Frequently Missed Details That Keep Holes Coming Back

  • Only fixing one corner: Dogs try the next soft spot the same day.
  • No shade in summer: The ground still looks like a cool bed.
  • Loose gate bases: Gaps grow with soil wear.
  • Skipping walks: Energy still needs an outlet.
  • Leaving treats in the yard: Dogs bury the stash.

Simple Shopping List

  • 14–16 gauge galvanized hardware cloth, 1/2-inch mesh
  • Landscape staples or rebar pins
  • Zip ties or galvanized wire for attachment
  • Play sand and a kiddie pool or frame for a dig box
  • Slow feeder, snuffle mat, and a durable chew
  • Flags or stakes to map your trench

Sample Yard Routine

Morning: walk, breakfast in a puzzle, five recall reps. Midday: shade, water, quiet time inside. Late afternoon: fetch or sniff walk, then short yard time with the long line clipped. Evening: chew, settle on a mat. This steady rhythm cuts the urge to dig.

How This Plan Fits With Expert Advice

Leading training sources point to two big themes: meet needs and remove rewards at the fence. Exercise, puzzles, and legal dig zones lower the drive to tunnel. Buried barriers and tight gates stop payoffs when the urge hits.
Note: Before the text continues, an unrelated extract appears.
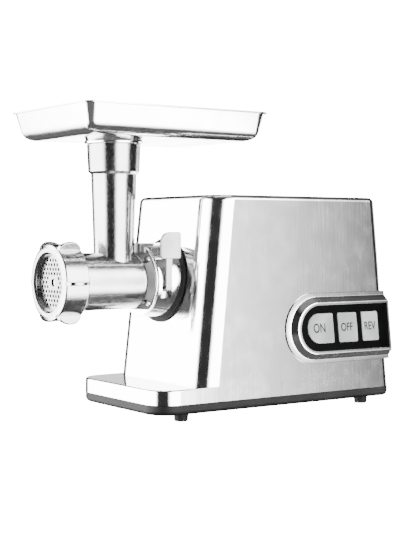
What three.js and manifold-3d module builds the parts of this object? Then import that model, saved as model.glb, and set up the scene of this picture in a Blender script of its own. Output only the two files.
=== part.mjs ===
// Electric meat grinder: a steel housing on a black base, a cast grinding head that plugs into
// an outlet collar, a food tray on the feed tube, and a geared motor inside.
// Millimetres, +Z up. The head points along -Y and the button panel faces +X.
import * as THREE from 'three';
import { mergeVertices } from 'three/addons/utils/BufferGeometryUtils.js';
import Module from 'manifold-3d';

const wasm = await Module();
wasm.setup();

// ---------- driving dimensions ----------

const GAP = 0.3; // play between pieces that meet
const UP = Math.PI / 2;

// Housing: plan at the floor of the skirt, and how far each face has leaned in at the top
const HOUSING = {
  halfWidth: 86.5, sideLean: 2.5,
  front: -115.4, frontLean: 24.2,
  rear: 162, rearLean: 21.7,
  bottom: 21, top: 241, wall: 1.6,
  frontCorner: 28, rearCorner: 12, topRound: 6,
};
const SHELF = { front: -163, top: 37, edgeRound: 3 };
const BASE = { bottom: 10, top: 20.7, wall: 3, floor: 3, edgeRound: 6 };
const FOOT = { x: 60, frontY: -117, rearY: 137, topRadius: 8.2, bottomRadius: 7.2, boreRadius: 3.2 };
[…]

Guides from the AKC digging guide and RSPCA advice echo this plan: match cause to fix, add enrichment, and use humane barriers for escape-prone dogs consistently.

Final Word

If you came here searching how to stop dogs digging under a fence, you now have a map. Choose a cause, pick a barrier, and set a daily routine. With steady reps and a sealed edge, holes stop and your dog relaxes.